Written problem:
Quote only the lines from the line containing "Write part 4" to the line containing "return np.sign(wave) *", with both of those lines included, please, exactly as written.

### Supplied entries ###

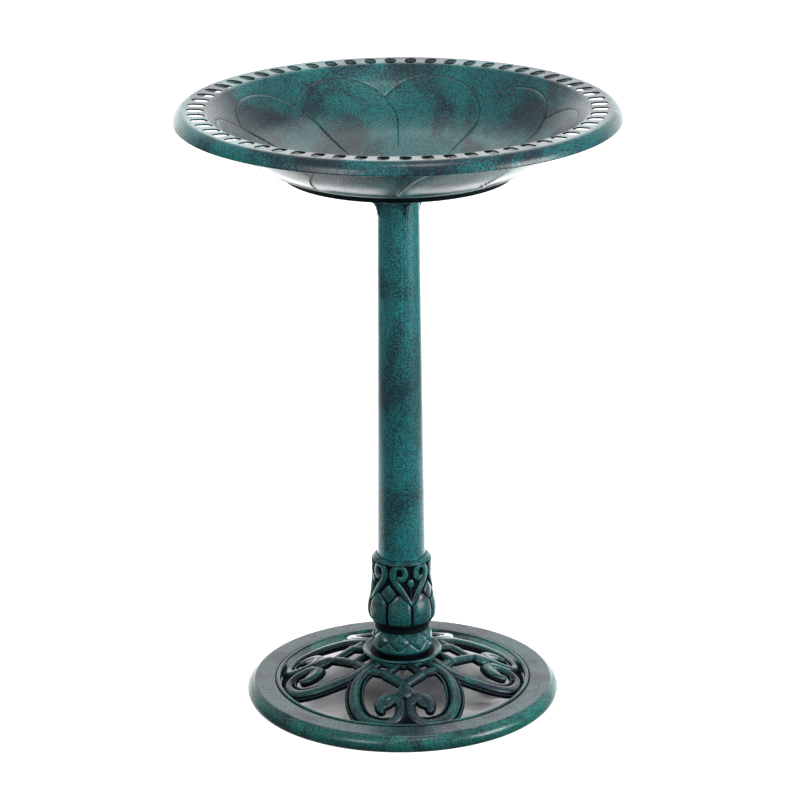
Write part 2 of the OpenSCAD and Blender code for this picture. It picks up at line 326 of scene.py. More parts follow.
def base_band():
    """The round band: an upturned channel with a rolled outer edge and a bead inside."""
    wall, roll_r, roll_z = 3, 10, 9
    roll = BAND_R - roll_r
    turns = np.radians(np.linspace(-62, 68, 16))
    outer = np.stack([roll + roll_r * np.cos(turns), roll_z + roll_r * np.sin(turns)], 1)
    turns = np.radians(np.linspace(80, -50, 9))
    hollow = roll_r - wall
    inner = np.stack([roll + hollow * np.cos(turns), roll_z + hollow * np.sin(turns)], 1)
    bead_turns = np.radians(np.linspace(0, 180, 12))
    bead = np.stack([RING_IN + BEAD_R * (1 + np.cos(bead_turns)),
                     BAND_TOP - 1.2 + BEAD_R * np.sin(bead_turns)], 1)
    outline = np.concatenate([
        [[roll + 4, 0]], outer,
        spline([outer[-1], [roll + 1.2, BAND_TOP - 0.3], [roll - 3, BAND_TOP], [152.5, BAND_TOP]], 4)[1:],
        [[151.6, BAND_TOP - 0.1], [150.8, BAND_TOP - 0.9], [150.4, BAND_TOP - 2.0]],
        bead,
        [[RING_IN, 0.4], [RING_IN + 0.4, 0], [RING_IN + wall, 0], [RING_IN + wall, BAND_TOP - 4]],
        [[roll - 8, BAND_TOP - wall]], inner, [[roll + 2, 0]],
    ])
    points, faces = revolve(outline, 360)
    radius = np.hypot(points[:, 0], points[:, 1])
    groove = 150.6
    # painted shade: a dark line along the groove beside the bead, and darkness down the channel's inner
    # wall
    painted_shade = np.exp(-((radius - groove) / 0.9) ** 2)
    painted_shade += 0.9 * smooth_step(BAND_TOP - points[:, 2], 5, 12) * (radius < RING_IN + 1)
    # painted sheen: the upper face outside the groove is greyed, as the gloss from above
    painted_sheen = 0.75 * smooth_step(points[:, 2], BAND_TOP - 2.5, BAND_TOP) * (radius > groove + 0.4)
    return make_mesh("base_band", points, faces, {"painted_shade": np.clip(painted_shade, 0, 1), "painted_sheen": painted_sheen})


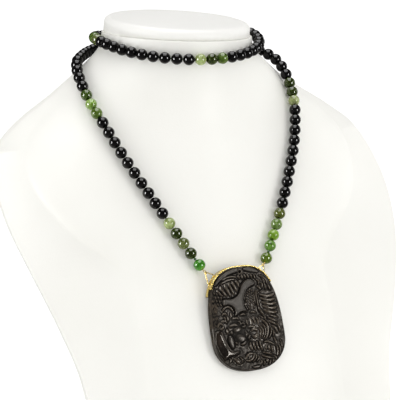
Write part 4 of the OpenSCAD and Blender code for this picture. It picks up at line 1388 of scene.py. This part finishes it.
def squared(wave, power):
    """A sine or cosine with its crests broadened."""
    return np.sign(wave) * np.abs(wave) ** power


def bent_bar(near, far, z0, z1, start, stop, steps):
    """A bar with rounded corners that follows the outline from one angle to another."""
    corner = 2 * np.pi * np.arange(bar_sides) / bar_sides
    out = (near + far) / 2 + (far - near) / 2 * squared(np.sin(corner), square_out)
    z = (z0 + z1) / 2 + (z1 - z0) / 2 * squared(np.cos(corner), square_z)
    rings = []
    for angle in np.linspace(start, stop, steps):
        rings.append(np.column_stack([strip_point(np.full(bar_sides, angle), out), z]))
    return from_plaque(np.concatenate(rings)), ring_faces(steps, bar_sides)


rear, front, outer = -strip_behind, strip_w - strip_behind, strip_gap + strip_t
strip_low, tab_low = angle_at(strip_end, outer), angle_at(tab_end, outer)
strip = bent_bar(
    strip_gap, outer, rear + under_rope, front - under_rope, strip_low, math.pi - strip_low, steps=160)
print("strip bends through", round(math.degrees(math.pi - 2 * strip_low)), "degrees")

# %% [markdown]
# A rope edge is two wires twisted together and laid along the strip's edge, so `twisted` makes it too. The
# triangular loop is a closed tube whose corners are short curves. Its low and inner corners rest on the
# strip's rear rope, and its tip lies inside the gold coil at the end bead.

# %% Rope edges, bars and loops
rope_t, rope_w, rope_sunk, rope_points = 0.25, 0.9, 0.1, 300
bar_lap, bar_sunk, bar_proud = 0.03, 0.05, 0.1
loop_wire, loop_rise, loop_corner_r, loop_behind, loop_tip = 0.7, 0.2, 0.7, 1.2, (21.6, 34.3)
loop_inner_angle, loop_low_angle = math.radians(70.5), math.radians(61.5)
guard_wire, guard_d, guard_gap = 0.5, 3.2, 0.12


def edge_rope(z):
    """Two wires twisted along the strip, at one height above the plaque's back."""
    out = strip_gap + strip_t - rope_sunk
    low = angle_at(strip_end, out)
    angles = np.linspace(low, math.pi - low, rope_points)
    path = from_plaque(np.column_stack([strip_point(angles, out), np.full(rope_points, z)]))
    return twisted(path, strands=2, strand_radius=0.19, offset=0.17, pitch=1.9, spacing=0.12, sides=8)


def loop_corners(side):
    """Low and inner corners of a triangular loop on the strip, and its tip inside the gold coil."""
    bead_at = beads[0] if side > 0 else beads[-1]
    out = strip_gap + strip_t + rope_t + loop_rise * loop_wire
    low, inner = strip_point(np.array([loop_low_angle, loop_inner_angle]), out)
    low, inner, tip = from_plaque([[side * x, y, -loop_behind] for x, y in (low, inner, loop_tip)])
    reach = bead_d / 2 + guard_gap + (guard_d + guard_wire) / 2
    return np.array([low, inner, bead_at + unit(tip - bead_at) * reach])


def triangular_loop(side):
    """Round wire bent to a triangle with soft corners."""
    corners, path = loop_corners(side), []
    t = np.linspace(0, 1, 7)[:, None]
    for k in range(3):
        here, before, after = corners[k], corners[k - 1], corners[(k + 1) % 3]
        a = here + unit(before - here) * loop_corner_r
        b = here + unit(after - here) * loop_corner_r
        path.append((1 - t) ** 2 * a + 2 * t * (1 - t) * here + t**2 * b)
    flat = unit(np.cross(corners[1] - corners[0], corners[2] - corners[0]))
    return tube(np.concatenate(path), loop_wire / 2, 12, flat, closed=True)


ropes = [edge_rope(front - rope_w / 2), edge_rope(rear + rope_w / 2)]
near, far = strip_gap + bar_sunk, outer + rope_t + bar_proud
ends = ((tab_low, strip_low + bar_lap), (math.pi - strip_low - bar_lap, math.pi - tab_low))
bars = [bent_bar(near, far, rear - bar_proud, rear + tab_w, *pair, steps=24) for pair in ends]
loops = [triangular_loop(side) for side in (-1, 1)]
gold_parts = [strip, *ropes, *bars, *loops]
print("gold mount:", len(gold_parts), "parts")

# %% [markdown]
# Gold of this kind is a warm yellow, polished bright, with soft hairlines and smudges. Metal has no colour
# of its own apart from its reflection, so the base colour tints what it mirrors. Metallic stays a little
# under one, because fine scratches also scatter light as a matte thing does.

# %% Gold finish and the mount
deep_gold, bright_gold = (0.54, 0.4, 0.11, 1), (0.74, 0.6, 0.26, 1)

gold, tree, shader = new_material("polished_gold", Metallic=0.85)
marks = effect(tree, marks_group, object_place(tree), Size=0.8)
tint = mixed(tree, marks["Smudge"], deep_gold, bright_gold)
feed(tree, shader, Base_Color=tint, Roughness=between(tree, marks["Smudge"], 0.16, 0.27))
bumped(tree, shader, marks["Height"], 0.004)
make_piece("gold_mount", *joined(gold_parts), gold, "gold_cap", "gold")

# %% [markdown]
# ## Coils that guard the thread
#
# Bare thread would wear through on a gold loop. A stringer slips a tiny coil of gold wire over the thread
# where it turns round the loop. It looks like a ribbed ring whose two ends vanish into the bead's hole.
# Its line is a circle drawn out to a point at the hole, and the coil is a helix wound round that line.

# %% Gold coils
coil_wire_r, coil_pitch, coil_step, coil_points, coil_sides = 0.075, 0.17, 0.022, 240, 5
mouth_depth, drawn_power = 0.15, 9


def guard_coil(side):
    """A coil of fine wire from the bead's hole, round the loop's tip and back."""
    corners = loop_corners(side)
    k, next_k = (0, 1) if side > 0 else (-1, -2)
    mouth = beads[k] - unit(beads[next_k] - beads[k]) * (bead_d / 2 - mouth_depth)
    inward = unit(unit(corners[0] - corners[2]) + unit(corners[1] - corners[2]))
    flat = unit(np.cross(corners[0] - corners[2], corners[1] - corners[2]))
    turn = np.linspace(0, 2 * np.pi, coil_points, endpoint=False)
    ring = corners[2] + guard_d / 2 * (np.outer(-np.cos(turn), inward) + np.outer(np.sin(turn), flat))
    drawn = np.clip(np.cos(turn), 0, 1)[:, None] ** drawn_power
    line = evenly(np.vstack([ring + (mouth - ring) * drawn, ring[:1] + (mouth - ring[0])]), coil_step)
    tangents = path_tangents(line)
    normals = carried_normals(tangents)
    angle = (2 * np.pi * np.arange(len(line)) * coil_step / coil_pitch)[:, None]
    outwards = np.cos(angle) * normals + np.sin(angle) * np.cross(tangents, normals)
    helix = line + (guard_wire / 2 - coil_wire_r) * outwards
    return tube(helix, coil_wire_r, coil_sides, outwards)


for side, name in ((-1, "left"), (1, "right")):
    make_piece(f"gold_coil_{name}", *guard_coil(side), gold, f"wire_guard_{name}", "gold")

# %% [markdown]
# ## Sizes
#
# The last cell prints the size of the frame and the size of everything that shows.

# %% Sizes
looks_box = [list(corner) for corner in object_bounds()]
for name, (lowest, highest) in {"frame": cad_box, "looks": looks_box}.items():
    print(name, "size in mm:", [round((b - a) / MM, 1) for a, b in zip(lowest, highest)])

###

Problem solution:
Write part 4 of the OpenSCAD and Blender code for this picture. It picks up at line 1388 of scene.py. This part finishes it.
def squared(wave, power):
    """A sine or cosine with its crests broadened."""
    return np.sign(wave) * np.abs(wave) ** power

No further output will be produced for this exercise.